--- BEGIN Provided data ---

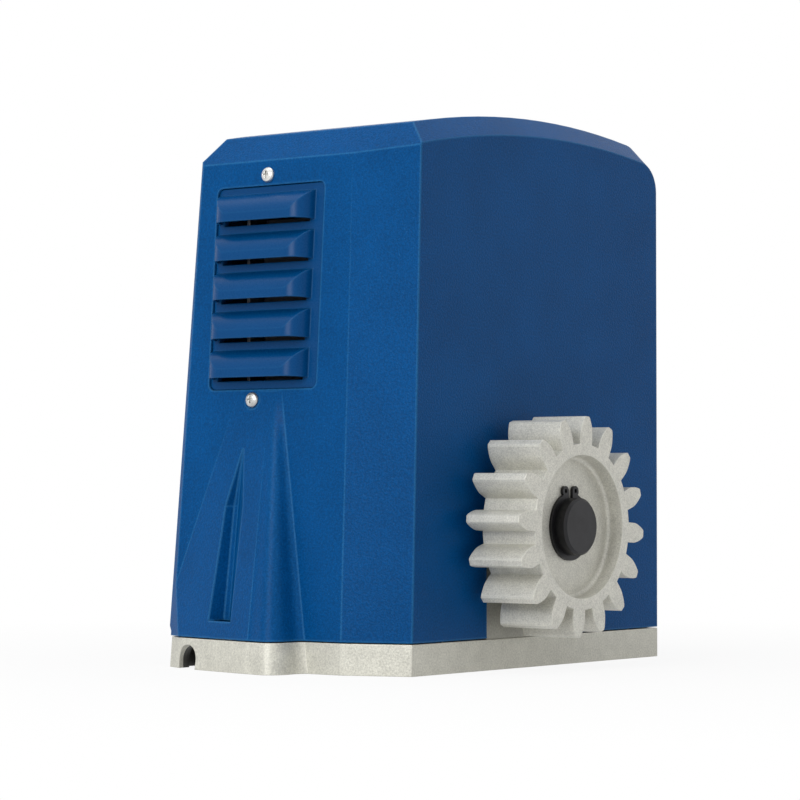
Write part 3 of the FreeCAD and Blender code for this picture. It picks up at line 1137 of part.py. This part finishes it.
def terminal_block():
    """Row of screw terminals along the board's lower edge."""
    y = board_y() + BOARD_T
    x0, x1 = BOARD_X[0] + 14, BOARD_X[1] - 14
    z = BOARD_Z[0] + 3
    body = prism([V(x0, y, z), V(x0, y + 11, z), V(x0, y + 11, z + 6), V(x0, y + 7, z + 12), V(x0, y, z + 12)],
                 V(x1 - x0, 0, 0))
    count = 12
    pitch = (x1 - x0) / count
    cuts = [box(x0 + pitch * (n + 0.5) - 2.6, x0 + pitch * (n + 0.5) + 2.6, y + 3, y + 9, z - 1, z + 5)
            for n in range(count)]
    return body.cut(cuts)


def power_supply():
    (x0, x1), (z0, z1) = SUPPLY_X, SUPPLY_Z
    y = BRACKET_Y + SHEET
    case = rounded_box(x0, x1, y, y + SUPPLY_T, z0, z1, 2.0, Y_AXIS)
    return case.cut([box(x0 + 12 + 6 * n, x0 + 15 + 6 * n, y + SUPPLY_T - 2, y + SUPPLY_T + 1, z0 + 10, z1 - 10)
                     for n in range(6)])


def foot_screws():
    return [bolt(x, y, 2.0, BASE_HEIGHT + FOOT_T, 4.0, 6.2, 7.0) for x, y in FOOT_BOLTS]


def lid_screws():
    y = BOX_Y[1] + GASKET + LID_T
    return [bolt_y(x, z, y - 16, y, 3.0, 5.0, 5.0) for x, z in LID_SCREWS]


def oil_plug():
    x = BOX_X[0]
    thread = rod_x(PLUG_Y, PLUG_Z, x, x + 6.0, 6.0)
    head = hexagon(0, 0, 0, 8.5, 6.0)
    head.rotate(V(0, 0, 0), Y_AXIS, -90)
    head.translate(V(x, PLUG_Y, PLUG_Z))
    return fuse(thread, head)


# ================================================================ build

OUTPUT = V(SHAFT_X, 0, SHAFT_Z)
ROTOR = V(WORM_X, WORM_Y, 0)
front_inner, front_outer = bearing(FRONT_BEARING, OUTPUT, Y_AXIS, JOURNAL_R)
rear_inner, rear_outer = bearing(REAR_BEARING, OUTPUT, Y_AXIS, TAIL_R)
low_inner, low_outer = bearing(LOW_BEARING, ROTOR, Z_AXIS, ROTOR_R)
mid_inner, mid_outer = bearing(MID_BEARING, ROTOR, Z_AXIS, ROTOR_R)
top_inner, top_outer = bearing(TOP_BEARING, ROTOR, Z_AXIS, ROTOR_TOP_R)

os.makedirs("parts", exist_ok=True)
save("base_plate", base_plate())
save("cable_grommet", cable_grommet())
save("gearbox_housing", gearbox_housing())
save("gearbox_lid", gearbox_lid())
save("gearbox_gasket", gearbox_gasket())
save("gearbox_foot_screws", *foot_screws())
save("gearbox_lid_screws", *lid_screws())
save("oil_plug", oil_plug())
save("output_oil_seal", oil_seal())
save("output_bearing_outers", front_outer, rear_outer)
save("output_bearing_inners", front_inner, rear_inner)
save("output_shaft", output_shaft())
save("pinion_key", pinion_key())
save("clutch_keys", *clutch_key_blocks(0.0))
save("wheel_bush", wheel_bush())
save("wheel_spacer", wheel_spacer())
save("worm_wheel", worm_wheel())
save("pinion", pinion())
save("pinion_circlip", circlip())
save("clutch_collar", clutch_collar())
save("shift_fork", shift_fork())
save("fork_guide_rod", guide_rod())
save("release_spindle", release_spindle())
save("release_handle", release_handle())
save("lock_barrel", lock_barrel())
save("rotor_shaft", rotor_shaft())
save("worm", worm())
save("armature_core", armature_core())
save("armature_winding", armature_winding())
save("commutator", commutator())
save("rotor_bearing_inners", low_inner, mid_inner, top_inner)
save("rotor_bearing_outers", low_outer, mid_outer, top_outer)
save("rotor_oil_seal", rotor_seal())
save("motor_flange", motor_flange())
save("motor_yoke", motor_yoke())
save("motor_magnets", *motor_magnets())
save("motor_top", motor_top())
save("brushes", *brushes())
save("brush_holders", *brush_holders())
save("motor_bolts", *motor_bolts())
save("encoder_disc", encoder_disc())
save("encoder_sensor", encoder_sensor())
save("bracket", bracket())
save("bracket_screws", *bracket_bolts())
save("battery", battery())
save("battery_tabs", *battery_tabs())
save("battery_strap", battery_strap())
save("circuit_board", circuit_board())
save("board_standoffs", *board_standoffs())
save("board_screws", *board_screws())
save("relays", *relays())
save("capacitors", *capacitors())
save("heat_sink", heat_sink())
save("processor", processor())
save("terminal_block", terminal_block())
save("power_supply", power_supply())
save("cover", cover())
save("vent_panel", vent_panel())
save("vent_screws", *vent_screws())
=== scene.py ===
"""Looks of the sliding gate motor: materials for each piece, the studio and the camera."""

import json
import math

import bpy
import numpy as np
from bpy.props import FloatProperty, FloatVectorProperty, PointerProperty
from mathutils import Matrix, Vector

bl_info = {
    "name": "Sliding gate motor",
    "version": (1, 0, 0),
    "blender": (4, 5, 0),
    "location": "View3D > Sidebar > Gate motor",
    "description": "Dresses the packed gate motor and sets its studio",
    "category": "Object",
}

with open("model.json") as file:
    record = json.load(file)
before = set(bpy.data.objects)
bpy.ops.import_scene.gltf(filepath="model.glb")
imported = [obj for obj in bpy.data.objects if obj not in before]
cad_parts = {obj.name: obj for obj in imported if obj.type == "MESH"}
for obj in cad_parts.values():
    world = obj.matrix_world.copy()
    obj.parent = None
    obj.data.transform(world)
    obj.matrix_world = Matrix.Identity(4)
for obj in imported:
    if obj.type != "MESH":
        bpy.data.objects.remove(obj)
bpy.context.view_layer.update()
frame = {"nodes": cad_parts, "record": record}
NODES = frame["nodes"]
MM = 0.001
EDGE_STARTS, EDGE_FADES = 0.0003, 0.0035    # turn of the rounded normal, as one minus its cosine


# ---------------------------------------------------------------- shader maths

class Sock:
    """A shader value: arithmetic on it adds the Math nodes."""

    def __init__(self, shader, socket):
        self.shader, self.socket = shader, socket

    def math(self, operation, *others):
        return self.shader.node("ShaderNodeMath", {"operation": operation}, self, *others)

    def __add__(self, other):
        return self.math("ADD", other)

    def __sub__(self, other):
        return self.math("SUBTRACT", other)

    def __rsub__(self, other):
        return self.shader.node("ShaderNodeMath", {"operation": "SUBTRACT"}, other, self)

    def __mul__(self, other):
        return self.math("MULTIPLY", other)

    def __truediv__(self, other):
        return self.math("DIVIDE", other)

    def clamp(self):
        return self.shader.node("ShaderNodeMath", {"operation": "MULTIPLY", "use_clamp": True}, self, 1.0)

    def above(self, level, soft):
        """0 below level, 1 past level + soft."""
        return ((self - level) / soft).clamp()

    __radd__, __rmul__ = __add__, __mul__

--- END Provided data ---

Aim of the task >> Exactly those lines that run from the line with "low_outer, mid_outer, top_outer)" through the line with "EDGE_STARTS, EDGE_FADES = 0.0003, 0.0035" are to be reproduced; both end lines belong to the range.

Worked answer >>
save("rotor_bearing_outers", low_outer, mid_outer, top_outer)
save("rotor_oil_seal", rotor_seal())
save("motor_flange", motor_flange())
save("motor_yoke", motor_yoke())
save("motor_magnets", *motor_magnets())
save("motor_top", motor_top())
save("brushes", *brushes())
save("brush_holders", *brush_holders())
save("motor_bolts", *motor_bolts())
save("encoder_disc", encoder_disc())
save("encoder_sensor", encoder_sensor())
save("bracket", bracket())
save("bracket_screws", *bracket_bolts())
save("battery", battery())
save("battery_tabs", *battery_tabs())
save("battery_strap", battery_strap())
save("circuit_board", circuit_board())
save("board_standoffs", *board_standoffs())
save("board_screws", *board_screws())
save("relays", *relays())
save("capacitors", *capacitors())
save("heat_sink", heat_sink())
save("processor", processor())
save("terminal_block", terminal_block())
save("power_supply", power_supply())
save("cover", cover())
save("vent_panel", vent_panel())
save("vent_screws", *vent_screws())
=== scene.py ===
"""Looks of the sliding gate motor: materials for each piece, the studio and the camera."""

import json
import math

import bpy
import numpy as np
from bpy.props import FloatProperty, FloatVectorProperty, PointerProperty
from mathutils import Matrix, Vector

bl_info = {
    "name": "Sliding gate motor",
    "version": (1, 0, 0),
    "blender": (4, 5, 0),
    "location": "View3D > Sidebar > Gate motor",
    "description": "Dresses the packed gate motor and sets its studio",
    "category": "Object",
}

with open("model.json") as file:
    record = json.load(file)
before = set(bpy.data.objects)
bpy.ops.import_scene.gltf(filepath="model.glb")
imported = [obj for obj in bpy.data.objects if obj not in before]
cad_parts = {obj.name: obj for obj in imported if obj.type == "MESH"}
for obj in cad_parts.values():
    world = obj.matrix_world.copy()
    obj.parent = None
    obj.data.transform(world)
    obj.matrix_world = Matrix.Identity(4)
for obj in imported:
    if obj.type != "MESH":
        bpy.data.objects.remove(obj)
bpy.context.view_layer.update()
frame = {"nodes": cad_parts, "record": record}
NODES = frame["nodes"]
MM = 0.001
EDGE_STARTS, EDGE_FADES = 0.0003, 0.0035    # turn of the rounded normal, as one minus its cosine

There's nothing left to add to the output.